Our hotel pick: Hampton Inn Princeton
Located on Baranof and Chichagof Islands, the breathtaking town of Sitka is known for its natural scenery of snow-capped mountain peaks and sea. Plus, the fact that it is only accessible by air and sea helps keep the crowds at bay. Those who do come here — often cruisers since this is a popular port of call — get the chance to explore the downtown area where most points of interest are within walking distance of one another along the waterfront. There are 22 places on the National Register of Historic Places where you can learn about the town's Russian heritage and trading settlement. In addition checking out the museums, historic sites, and onion-domed cathedral, visitors can talk to friendly locals to learn more about the town. For outdoor pursuits, head across Sitka Sound to the impressive Mount Edgecumbe, a dormant volcano with a cone similar to Japan's Mt. Fuji. Hiking and wildlife-viewing are among the many outdoor activities available.

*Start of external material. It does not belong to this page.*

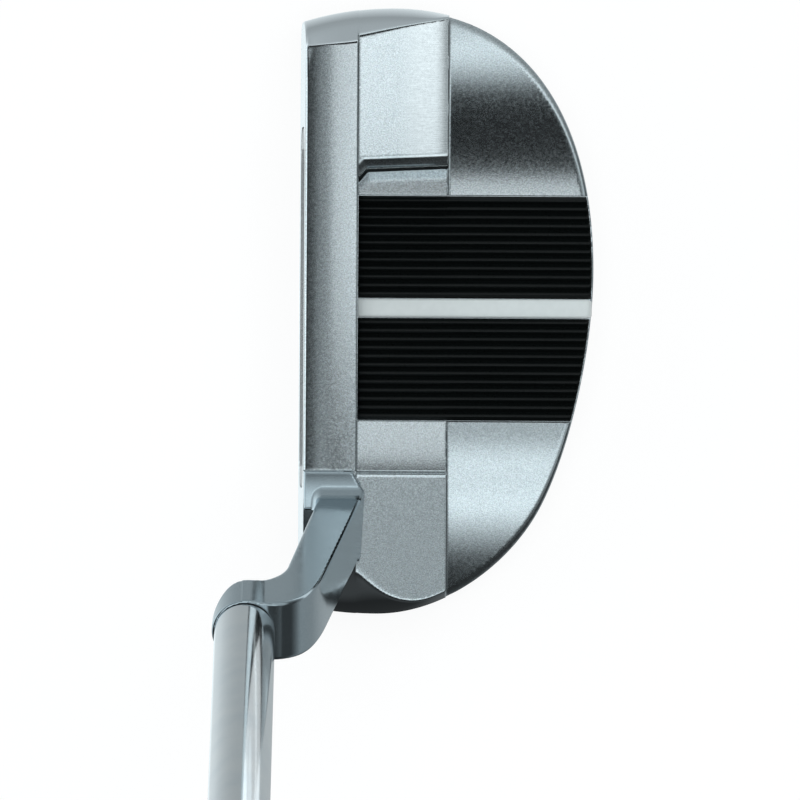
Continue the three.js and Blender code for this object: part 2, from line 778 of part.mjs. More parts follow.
// Everything round the shaft is built upright on its own axis and leant as one.
const shaftGroup = new THREE.Group();
shaftGroup.rotation.x = LEAN;
const onAxis = new THREE.Group();
onAxis.position.set(AXIS_X, NECK_N, 0);
onAxis.add(
  named('shaft', shaft(), chromePlate),
  named('shaft_epoxy', shaftEpoxy(), epoxyResin),
  named('grip_tape', gripTape(), paperTape),
  named('grip_underlisting', gripUnderlisting(), gripCore),
  named('grip_wrap', gripWrap(), gripSkin),
  named('grip_mouth_ring', gripMouthRing(), capRubber),
  named('grip_butt_cap', gripButtCap(), capRubber),
);
shaftGroup.add(onAxis);
putter.add(shaftGroup);

export default putter;
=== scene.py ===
"""Mallet putter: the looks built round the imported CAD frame.

The geometry is written in millimetres, in the CAD model's own axes: the face looks along -X, the
toe points along +Y, +Z is up and the origin lies on the sole under the sight line. It becomes
metres only when a mesh is made.
"""

import math

import bmesh
import bpy
import numpy as np
from mathutils import Matrix, Vector


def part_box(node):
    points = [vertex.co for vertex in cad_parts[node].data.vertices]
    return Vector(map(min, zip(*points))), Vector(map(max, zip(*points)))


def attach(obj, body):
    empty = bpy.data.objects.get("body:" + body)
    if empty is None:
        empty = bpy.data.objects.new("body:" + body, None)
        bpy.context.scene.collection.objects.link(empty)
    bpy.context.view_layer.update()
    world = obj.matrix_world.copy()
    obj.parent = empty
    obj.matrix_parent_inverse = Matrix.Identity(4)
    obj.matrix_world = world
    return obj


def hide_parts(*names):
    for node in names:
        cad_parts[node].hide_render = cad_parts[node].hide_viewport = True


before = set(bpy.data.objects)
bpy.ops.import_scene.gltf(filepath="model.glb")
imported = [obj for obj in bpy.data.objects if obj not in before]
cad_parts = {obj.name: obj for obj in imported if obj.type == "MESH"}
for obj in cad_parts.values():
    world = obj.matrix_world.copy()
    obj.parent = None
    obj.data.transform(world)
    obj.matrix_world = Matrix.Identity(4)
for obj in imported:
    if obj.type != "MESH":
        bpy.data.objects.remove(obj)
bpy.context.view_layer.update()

MM = 0.001


def box_mm(node):
    """A CAD node's lowest and highest corner, in millimetres."""
    low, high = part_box(node)
    return np.array(low) / MM, np.array(high) / MM


HEAD_LOW, HEAD_HIGH = box_mm("head_body")

# ---- dimensions, mm

LEAN = math.radians(20)  # the shaft from vertical, towards the heel
LOFT = math.radians(2.5)

FACE_X = HEAD_LOW[0]
REAR_X = HEAD_HIGH[0]
TOE_Y = HEAD_HIGH[1]
HEEL_Y = HEAD_LOW[1]
TOPLINE_Z = HEAD_HIGH[2]
BAND_BACK_X = -15.3  # rear edge of the topline
BLOCK_BACK_X = 0.3  # rear wall of the pads
PAD_Z = 24.4
CHANNEL_Z = 14.2
FLANGE_Z = 13.0
SEAT_Z = 12.0  # floor of the recess under the inlays

HEEL_PAD_EDGE_Y = -28.8
TOE_WALL_Y = 23.35  # foot of the toe channel's wall
TOE_PAD_EDGE_Y = 25.9
END_ROLL_Z = TOPLINE_Z + 0.35  # where the rolls down the head's two ends begin
END_ROLL_HEIGHT = 15.0
CRISP_R = 0.12  # radius of a crisp machined edge

INLAY_HALF_WIDTH = 19.5
RIB_COUNT = 12

INSERT_LENGTH = 62
INSERT_HEIGHT = 16
INSERT_THICKNESS = 4.0
INSERT_MID_Z = 12.7
INSERT_GAP = 0.12

# The neck, in the shaft's frame: x as above, n to the front of the lean, s up the shaft
NECK_N = -26.6
NECK_HALF_WIDTH = 5.2
AXIS_X = -33.8
BOSS_R = 5.55
ARM_TOP_S = 88.2
SADDLE_START_Y = -28.2
FOOT_END_Y = -43.4
FOOT_THICKNESS = 2.0
FOOT_BACK_X = -14.9
FOOT_FRONT_BACK_X = -16.0  # the foot's rear corner at its front seam
TENON_R = 3.2
TENON_X = -19.6
TENON_Y = -36.4
TENON_BOTTOM_Z = 12.0
SPIGOT_R = 4.1
SPIGOT_LENGTH = 28.0

# ---- outlines


def curve(points, steps):
    """Points along a Bezier curve of any order, without its last point."""
    t = np.linspace(0, 1, steps, endpoint=False)[:, None]
    rows = [np.array(p, float)[None, :] + 0 * t for p in points]
    while len(rows) > 1:
        rows = [a * (1 - t) + b * t for a, b in zip(rows, rows[1:])]
    return rows[0]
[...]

Our hotel pick: Sitka Hotel
This postcard-perfect New England town may be best known for its glittering summer coastline, but from Thanksgiving to mid-March (after the crowds retreat), it transforms into a peaceful winter wonderland. Kennebunkport's downtown area, along Dock Square, is peppered with colorful buildings housing specialty shops and cozy restaurants that peek through the regular fresh dusting of snow. For short excursions, drive past the beautiful homes along Ocean Avenue, take a deserted beach walk, and visit nearby farms like Laudholm and Harris. Active types can go Nordic skiing and snowshoeing in the fields and winter woods before heading back inside for a hot chocolate by the fire. During the holidays, Kennebunkport puts on the Christmas prelude — a two-week event starting in early December with Christmas carols at the Franciscan Monastery, horse-drawn sleigh rides, and Santa arriving by lobster boat. Meanwhile, in February, couples will find Valentine's Day hotel specials, wine and cheese tastings, and romantic candlelight dinners.
Our hotel pick: Hidden Pond
Best known for its Oktoberfest and Christmas-lighting ceremonies, this scenic Bavarian-style village in Washington's Cascade Mountains is magical in the wintertime, and a favorite weekend getaway for Seattleites. The historic downtown, once a former mining center, is now home to gingerbread architecture, kitschy stores, quaint lodging options, and restaurants that prepare Bavarian-influenced dishes. Even the local gas stations and supermarkets stick to the German theme. The area also offers lots of outdoor sports. With plenty of trails and nearby Stevens Pass Mountain Resort, there are endless opportunities to go hiking, resort skiing and backcountry alpine skiing. Return to town and load up on brats, beers and schnitzels, or stop by one of the many international restaurants and cozy wine bars.